I've been reading a lot about color harmonies and trying to learn "What all great artists know". But once again, after a period of focused research, the main thing I've come up with is that I don't agree completely, with anyone. I bought a couple of books because I found information and color schemes in them that I really like: Color Is Everything by Dan Bartges introduced me to the idea of a tetrad color scheme, which I had never heard of. I ordered a copy of Dan Quiller's Painter's Guide To Color so I could get a copy of his Quiller Wheel, which shows most of the manufactured water color pigments where they would actually show up on a color wheel. I have a few other older books that have really good information on color. The first one that really opened my eyes on color mixing was Jeanne Dobie's Making Color Sing. Another book from which I learned about the importance of greys from was Ted Goerschner's Oil Painting: The Workshop Experience. Even though he doesn't talk about color theory as such, I ended up studying his use of color, and of greys, a great deal because of how much his paintings appealed to me. The idea of mixing up greys ahead of time to use along with pure hues was revolutionary to me. Robert Burridge is another painter whose very original approach to color really made me stop and rethink my habitual approaches to color. He has invented his own, unique and non-standard color wheel, and uses it to make beautiful paintings that really don't look like anyone else's.

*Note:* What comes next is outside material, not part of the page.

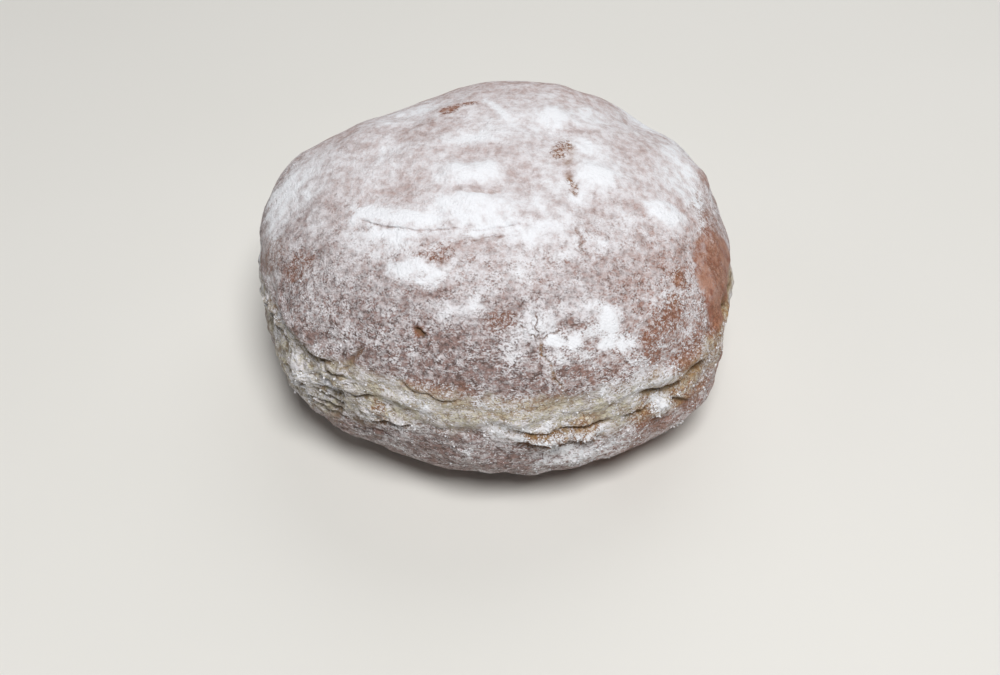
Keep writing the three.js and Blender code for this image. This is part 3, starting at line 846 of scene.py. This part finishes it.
def grains(name, points, faces, weights, count, sizes, seed, sink, shape=(1, 1, 1)):
    """One mesh of many small grains of sugar. They lie on triangles drawn by area times weight. sizes are
    their least and greatest half width, and shape stretches them level, up the slope and outward. They sink
    in by a share of their height."""
    rng = np.random.default_rng(seed)
    a, b, c = (points[faces[:, k]] for k in range(3))
    normals = np.cross(b - a, c - a)
    areas = np.linalg.norm(normals, axis=1) / 2
    chance = areas * weights
    picks = rng.choice(len(faces), count, p=chance / chance.sum())
    u, v = rng.random((2, count, 1))
    flip = u + v > 1
    u, v = np.where(flip, 1 - u, u), np.where(flip, 1 - v, v)
    up = norm(normals[picks])
    half = sizes[0] + (sizes[1] - sizes[0]) * rng.random((count, 1)) ** MOSTLY_SMALL
    middle = a[picks] + u * (b - a)[picks] + v * (c - a)[picks] + up * half * shape[2] * (1 - sink)
    corners = GRAIN_CORNERS[None] * (1 + GRAIN_STRETCH * rng.normal(size=(count, 6, 1)).clip(-1.2, 1.2))
    corners = (corners + GRAIN_SKEW * rng.normal(size=(count, 6, 3)).clip(-1.5, 1.5)) * shape
    lean = norm(up + GRAIN_LEAN * rng.normal(size=(count, 3)))
    level = norm(np.cross([0, 0, 1], lean) + GRAIN_TURN * rng.normal(size=(count, 3)))
    level = norm(level - (level * lean).sum(1, keepdims=True) * lean)
    frames = np.stack([level, np.cross(lean, level), lean], 1)
    corners = np.einsum("nkj,nji->nki", corners, frames) * half[:, None]
    corners += middle[:, None]
    corners[..., 2] = np.maximum(corners[..., 2], 0)
    rings = GRAIN_FACES[None] + 6 * np.arange(count)[:, None, None]
    rings = rings.reshape(-1, 3)

    mesh = bpy.data.meshes.new(name)
    mesh.vertices.add(6 * count)
    set_points(mesh, corners.reshape(-1, 3))
    mesh.loops.add(rings.size)
    mesh.loops.foreach_set("vertex_index", rings.ravel().astype(np.int32))
    mesh.polygons.add(len(rings))
    mesh.polygons.foreach_set("loop_start", (3 * np.arange(len(rings))).astype(np.int32))
    layout = mesh.uv_layers.new(name="OFBake")
    layout.data.foreach_set("uv", cell_map(len(rings)).astype(np.float32).ravel())
    mesh.update()
    mesh.validate()
    return mesh_object(name, mesh)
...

After spending a fair amount of time really reading and studying these books, I took out my standard color wheel and went through several online archives of my favorite world-famous artists and tried to analyze their paintings to see what were at least the 4 or 5 significant colors in each painting, and to figure out which, if any, color scheme they were following. What I found is that almost none of the paintings and artists I really like follow someone else's, or even the standard color harmonies. There are some works that have recognizable triads, or complements, or split complements, but the exceptions--even what I could find on the web--so outnumber them as to leave me with a strong conviction that I just need to make my own rules. Take my new painting:
I was so enamoured of a tetrad painting in Color Is Everything which used blue, orange, yellow-green and red-violet, that I wanted to try a similar one of red, green, yellow-orange and blue-violet. With just those four colors, though, even adding neutrals and sub-neutrals of them and providing enough dark and light values to give me the depth and contrast I wanted, I still wasn't happy with the results. Eventually I ended up adding blue for the sky and several yellow-green tones to the trees and other foliage. So technically, I end up with what amounts to a combination of the original tetrad plus an analogous scheme with holes in it. I'm willing to bet that no book or teacher you ever come across will propose that you use an "analogous scheme with holes in it".
But I think starting with the tetrad was a good idea, because I got the rich range of colors I was looking for. The red really wakes up the green, and the pale yellow orange of the clouds plays very well of the blue-violet of the shadows and distant hills. Visually, it feels like a full meal, and that's what I wanted.
I think that ultimately, my subject combined with the time of day dictated my color scheme. Perhaps with a more abstract subject, or a more controlled background like an interior, I can get satisfactory paintings that follow standard color schemes. I do plan to do a lot more experiments with color combinations I've never tried. If there's an ounce of nurd in you, I think you'll really enjoy conducting a color analysis of your favorite artists and paintings. And I think at this point that copying color schemes from other paintings you like is just as good a way to experiment as starting with a color wheel.
But, anything you can learn about color is useful. A couple years ago I was amazed to find I could make nice tree colors by mixing sap green and red-violet. Now it's really nice to be finding so many more colors I can use for shadows and highlights—blues, violets, reds, browns and golds. I want them all! I want all the colors!